A visual metaphor for John Cusack's recent career.

The film comes from the warped mind of writer-director Savage Steve Holland, who had a great cinematic run in the 80s but has since moved on to television directing. (He's also the man responsible for perhaps my favorite Saturday morning cartoon of all time, EEK! THE CAT.) While the plot may sound dark, BETTER OFF DEAD was actually an autobiographical tale for Holland, who did become suicidal after losing his girlfriend to a ski captain and really had to contend with a menacing paperboy angry over $2. Dreaming up new ways to kill himself made his friends laugh and that spark of an idea eventually became this movie. 

Poor Flubber never saw it coming.

BETTER OFF DEAD exists in the heightened world of Greendale, Northern California, a magical land where high schoolers treat their math teachers like rock stars and aardvark-themed fashion is all the rage. It's also one of those movies that's "on" all the time, with non-stop jokes and gags that demand attention. There are a million quotable lines from this flick and just as many memorable moments. Obviously, the sportscaster Asians and the $2 paperboy are the popular favorites, but I love all the little funny things you discover on each rewatch. Like Ricky lazily jumping to catch his balloon. Or the fact that the entire basketball team is eating baby food at lunch. BETTER OFF DEAD also works as a prototypical 80s ski movie, with everything coming to head at a climactic race down the mountain. How come movies don't end with super serious ski-off challenges anymore?  

There were definitely warning signs during Buffalo Bill's teenage years.

Young John Cusack is at his best as Lane Myer, a teenager seriously obsessed with his girlfriend Beth. (His closet alone could get him a restraining order.) It'd be easy to dismiss a character like Lane for being a stalker or mopey attention-seeker, what with all his suicidal cries for help, but Cusack imbues him with enough sympathy and fun spontaneity so that you not only commiserate with Lane, you actually laugh every time he tries to unsuccessfully hang himself while his mom vacuums or jump off a bridge during White Boy Trash Day. Even though grumpy grown up John Cusack would go on to despise this movie, teenage John Cusack is obviously having fun with the role and not afraid to make a fool of himself. 

Children always know when they get a visit from the Q-Tip Fairy.

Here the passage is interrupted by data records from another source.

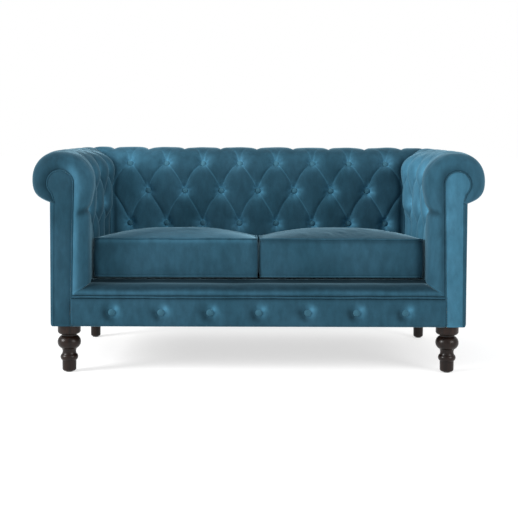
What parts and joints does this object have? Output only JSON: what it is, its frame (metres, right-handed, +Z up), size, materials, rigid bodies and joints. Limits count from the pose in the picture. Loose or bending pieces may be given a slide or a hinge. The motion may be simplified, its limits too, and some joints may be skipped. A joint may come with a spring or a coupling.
{
  "type": "sofa",
  "caption": "Two-seat rolled-arm sofa in deep-buttoned velvet with loose piped box cushions, turned front legs and tapered rear legs.",
  "frame": {"origin": "on the floor, in the middle of the width and depth", "axes": "+X to the right along the sofa seen from the front, +Y from the front to the back, +Z up"},
  "size_m": [1.5, 0.8, 0.734],
  "materials": {
    "velvet": "matte",
    "button_velvet": "matte",
    "piping_velvet": "matte",
    "leg_wood": "satin",
    "frame_wood": "matte",
    "spring_steel": "satin",
    "bolt_steel": "satin",
    "glide_plastic": "matte",
    "webbing": "matte",
    "foam": "matte",
    "platform_cloth": "matte",
    "dust_cloth": "matte",
    "zip_tape": "matte",
    "zip_metal": "satin"
  },
  "bodies": {
    "frame": {"arm_tack_rails": "frame_wood", "arm_top_rails": "frame_wood", "arm_webbing": "webbing", "back_buttons": "button_velvet", "back_cover": "velvet", "back_foam": "foam", "back_tack_rail": "frame_wood", "back_top_rail": "frame_wood", "back_upright": "frame_wood", "back_webbing": "webbing", "centre_rail": "frame_wood", "corner_blocks": "frame_wood", "dust_cover": "dust_cloth", "front_border_buttons": "button_velvet", "front_border_panel": "velvet", "front_border_welt": "piping_velvet", "front_edge_foam": "foam", "front_leg_left": "leg_wood", "front_leg_right": "leg_wood", "front_lip_cover": "velvet", "front_rail": "frame_wood", "left_arm_buttons": "button_velvet", "left_arm_cover": "velvet", "left_arm_foam": "foam", "left_arm_post": "frame_wood", "left_facing_panel": "velvet", "left_facing_welt": "piping_velvet", "left_outside_arm_panel": "velvet", "left_side_rail": "frame_wood", "leg_bolts": "bolt_steel", "leg_glides": "glide_plastic", "leg_inserts": "bolt_steel", "outside_back_panel": "velvet", "rear_leg_left": "leg_wood", "rear_leg_right": "leg_wood", "rear_posts": "frame_wood", "rear_rail": "frame_wood", "right_arm_buttons": "button_velvet", "right_arm_cover": "velvet", "right_arm_foam": "foam", "right_arm_post": "frame_wood", "right_facing_panel": "velvet", "right_facing_welt": "piping_velvet", "right_outside_arm_panel": "velvet", "right_side_rail": "frame_wood", "seat_deck_cover": "platform_cloth", "seat_deck_pad": "foam", "seat_springs": "spring_steel", "spring_clips": "spring_steel"},
    "left_cushion": {"left_cushion_cover": "velvet", "left_cushion_core": "foam", "left_cushion_piping": "piping_velvet", "left_cushion_zip": "zip_tape"},
    "right_cushion": {"right_cushion_cover": "velvet", "right_cushion_core": "foam", "right_cushion_piping": "piping_velvet", "right_cushion_zip": "zip_tape"},
    "left_zip_slider": {"left_zip_slider": "zip_metal"},
    "right_zip_slider": {"right_zip_slider": "zip_metal"}
  },
  "joints": [
    {"name": "left_cushion_lift", "type": "slide", "parent": "frame", "child": "left_cushion", "axis": [0, 0, 1], "range_m": [0, 0.47]},
    {"name": "right_cushion_lift", "type": "slide", "parent": "frame", "child": "right_cushion", "axis": [0, 0, 1], "range_m": [0, 0.47]},
    {"name": "left_zip", "type": "slide", "parent": "left_cushion", "child": "left_zip_slider", "axis": [-1, 0, 0], "range_m": [0, 0.447]},
    {"name": "right_zip", "type": "slide", "parent": "right_cushion", "child": "right_zip_slider", "axis": [1, 0, 0], "range_m": [0, 0.447]}
  ]
}
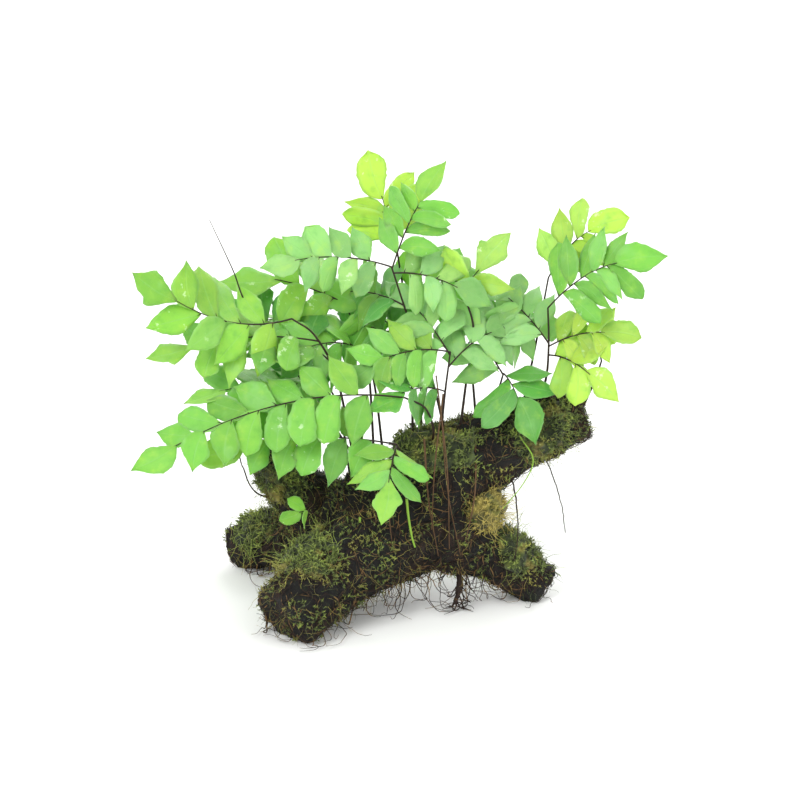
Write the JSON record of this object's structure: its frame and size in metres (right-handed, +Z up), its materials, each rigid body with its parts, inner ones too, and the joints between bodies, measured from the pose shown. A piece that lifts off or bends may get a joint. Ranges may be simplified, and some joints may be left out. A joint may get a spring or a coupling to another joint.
{
  "type": "fern on mossy driftwood",
  "caption": "Leafy fern with wiry dark stalks growing from a creeping stem on a forked, moss-covered piece of driftwood that stands on its legs",
  "frame": {"origin": "on the surface it stands on, under the middle of the whole piece", "axes": "+Z up, +X to the viewer's right along the longest side, -Y towards the viewer"},
  "size_m": [0.3142, 0.2068, 0.2759],
  "materials": {
    "bark": "rough dark wet bark",
    "rhizome": "matt scaly brown",
    "stalk": "smooth wiry dark brown",
    "root": "matt fibrous",
    "leaf": "satin, slightly translucent leaf",
    "moss": "soft matt moss",
    "dry_moss": "dry yellow moss"
  },
  "bodies": {
    "root": {"bare_shoot": "stalk", "driftwood": "bark", "left_root": "root", "moss_crown": "moss", "moss_fork": "dry_moss", "moss_front_leg": "moss", "moss_left_arm": "moss", "moss_left_stub": "moss", "moss_right_arm": "moss", "moss_right_leg": "moss", "moss_sprout": "leaf", "rhizome": "rhizome", "root_knot": "root", "spray_back_centre": "leaf", "spray_back_left": "leaf", "spray_back_right": "leaf", "spray_centre_high": "leaf", "spray_centre_left": "leaf", "spray_centre_left_high": "leaf", "spray_centre_level": "leaf", "spray_centre_low": "leaf", "spray_centre_right": "leaf", "spray_centre_right_low": "leaf", "spray_far_left_high": "leaf", "spray_front_drop": "leaf", "spray_front_left": "leaf", "spray_high_left": "leaf", "spray_high_right": "leaf", "spray_left_behind": "leaf", "spray_left_low_mid": "leaf", "spray_left_mid": "leaf", "spray_low_left": "leaf", "spray_mid_right": "leaf", "spray_right_end": "leaf", "spray_right_high": "leaf", "spray_right_high_back": "leaf", "spray_right_low": "leaf", "spray_right_mid": "leaf", "spray_right_mid_left": "leaf", "spray_top_back": "leaf", "spray_top_right": "leaf", "spray_upper_left": "leaf", "stalk_back_centre": "stalk", "stalk_back_left": "stalk", "stalk_back_right": "stalk", "stalk_centre": "stalk", "stalk_far_left": "stalk", "stalk_front_left": "stalk", "stalk_high": "stalk", "stalk_left_mid": "stalk", "stalk_low_left": "stalk", "stalk_mid_right": "stalk", "stalk_right": "stalk", "stalk_right_back": "stalk", "stalk_right_centre": "stalk", "stalk_right_end": "stalk", "stalk_top_back": "stalk", "stalk_upper_left": "stalk", "trailing_root_far": "root", "trailing_root_near": "root"}
  },
  "joints": []
}
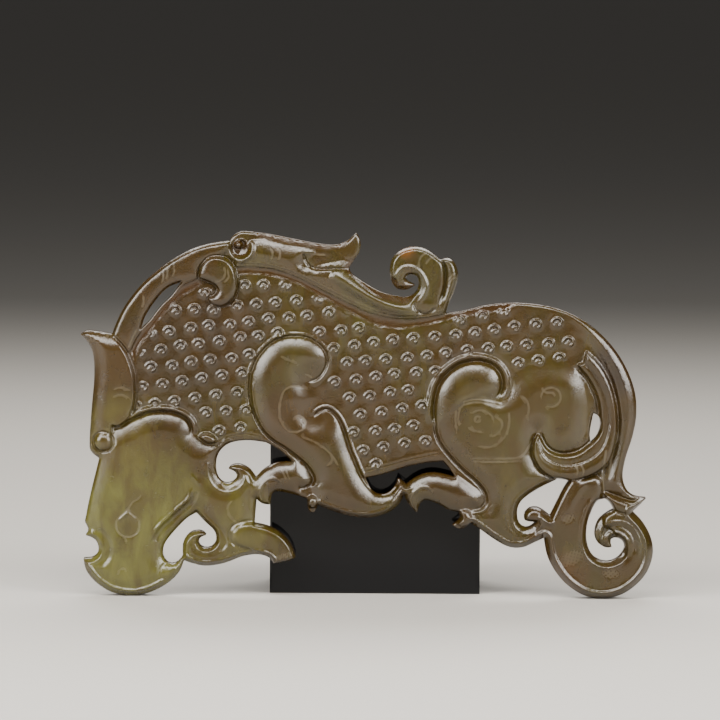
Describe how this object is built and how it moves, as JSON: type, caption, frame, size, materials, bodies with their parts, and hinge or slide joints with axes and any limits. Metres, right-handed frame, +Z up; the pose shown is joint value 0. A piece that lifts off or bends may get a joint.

As great as Cusack is, BETTER OFF DEAD is nothing without its random assortment of off-the-wall characters. There's Lane's oddball family—his paranoid dad obsessed with the garage door and making sure his son isn't on drugs, his oblivious mom who constantly makes bizarre food, and his silent younger brother Badger who is some sort of evil genius and admirer of trashy women. Lane's best friend Charles De Mar, played by 80s staple sidekick Curtis Armstrong, is a lifelong high schooler who can't get his hand on any drugs, so he snorts Jell-O and snow. The douchebag ski team captain, actually named Roy Stalin, is one of the great 80s bullies, up there with William Zabka from KARATE KID and Ted McGinley from REVENGE OF THE NERDS. Film fans might also appreciate bit parts by the late, great Vincent Schiavelli and comedian Taylor Negron. 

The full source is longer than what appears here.